I have a question for you that has bugged me for several years. From time to time, my company shares company-related information with a third party and, before doing so, enters into a confidentiality agreement (CA) [also known as a nondisclosure agreement—KAA] with the third party. Our CA has a term of five years, and it often gets negotiated down to a shorter time frame. Several lawyers have suggested that we remove the term in our agreement and force the third party to request a term. These attorneys argue that, if a term is not requested, and thus no term is specified in the CA, the term is perpetual (i.e., the confidentiality obligations will go on forever), which would benefit my company. Other attorneys I have spoken with have said that a CA without a term runs the risk of being voided by a court (either the court would impose its own reasonable term, or void the entire contract for vagueness reasons). Do you know of any case law on this particular issue or have any thoughts on whether you should or should not include a term in a CA (or any other contract)?
It would take me several pages to answer this question thoroughly. For the time being, here’s my quick answer:
Information that Constitutes a Trade Secret
The key issue is the nature of the information being protected.
Information that constitutes a trade secret is protected under common law until such time as it’s no longer a trade secret.
The owner of a trade secret could elect to reinforce by contract the common-law protection afforded trade secrets, and there are advantages to doing so. See Milgrim on Trade Secrets § 4.02[1]. Could duration of a contract obligation not to disclose trade secrets be subject to a “reasonableness” standard? Here’s what Milgrim has to say:
While there is some (and, in your author’s view, fundamentally misconceived) authority for the proposition that covenants not to disclose must also be reasonable as to duration, such view is patently unsound because the covenant simply ceases to be enforceable upon the underlying matter’s becoming generally known or otherwise ceasing to be a trade secret, and hence such restriction can never be unreasonably enforced. Given the inherently indeterminate life of trade secrets and the practical inability to enumerate specific trade secrets which may be known to the employee as a consequence of the ensuing employment, the notion that restrictions on use and disclosure must be limited as to time is both unreasonable and harsh.
In other words, according to Milgrim it wouldn’t make sense for a court to say that an open-ended contract obligation to keep trade secrets confidential isn’t enforceable, that instead it should have been of limited duration.
But I’d add that it might make matters clearer for the parties, and for any court, if it were made explicit that any contract obligation not to disclose trade secrets would lapse once the trade secrets in question stopped constituting trade secrets. Sure, you’re stating the obvious, but sometimes stating the obvious is the cautious thing to do. What say you?

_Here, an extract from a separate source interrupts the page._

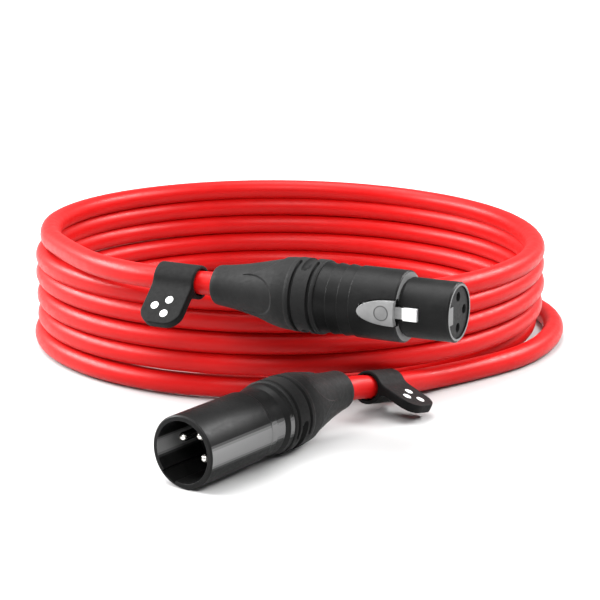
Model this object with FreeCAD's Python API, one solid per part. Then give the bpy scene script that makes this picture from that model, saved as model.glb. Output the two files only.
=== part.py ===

Information the Doesn’t Constitute a Trade Secret
But it’s a different matter when a contract seeks to cover information, such as confidential information revealed to an employee during the course of employment, that’s broader than trade secrets. Such broad confidentiality obligations constitute, along with restrictions on competition, “restrictive covenants,” and in many jurisdictions restrictive covenants have been held unforceable unless they are limited in duration. See Milgrim on Trade Secrets 4.02[2][a].
I’ve only dipped into the case law. For instance, one relevant case is AMP, Inc. v. Fleischhacker, 823 F.2d 1199 (7th Cir. 1987) (applying Illinois law).
So David, whether it would make sense to remove the term from your confidentiality agreement depends on the nature of the protected information. But even if the agreement protects only trade secrets, the protection wouldn’t last forever. I suspect that your agreement covers more than trade secrets. If that’s the case, I’m not sure you’ve been given good advice. Of course, this isn’t the place to get into a discussion of what constitutes a trade secret.
And of course, I’m not giving you legal advice! These are simply my first impressions, based on a couple of hours of thought. I expect some readers will weigh in with thoughts of their own.
How to State Duration in a Confidentiality Agreement
Here’s a question David didn’t ask: what’s the best way to state the duration of a confidentiality agreement?
To state the duration of any obligation, you have two choices. You could build it into the obligation: Acme shall keep the Information confidential for three years. Alternatively, you could omit any mention of duration from the obligation and instead specify the duration (or “term”) of the entire agreement.
Economy favors the former approach, but I can think of two reasons in favor of specifying duration of the agreement.
First, if you state the duration in the obligation, that suggests that the agreement itself is of indefinite duration. I prefer to specify that a confidentiality agreement terminates at some point, so there isn’t any question of a company having to forever include a given confidentiality agreement in any list of contracts to which it’s party, even though it’s no longer bound by the only obligation in the agreement.
And second, confidentiality obligations often form part of a broader agreement that contains a “term” provision; duration of the confidentiality obligation should key off that “term” provision. Sometimes that requires a hybrid arrangement, with the confidentiality obligation also addressing duration: During the term of this agreement and three years thereafter, Acme shall keep the Information confidential.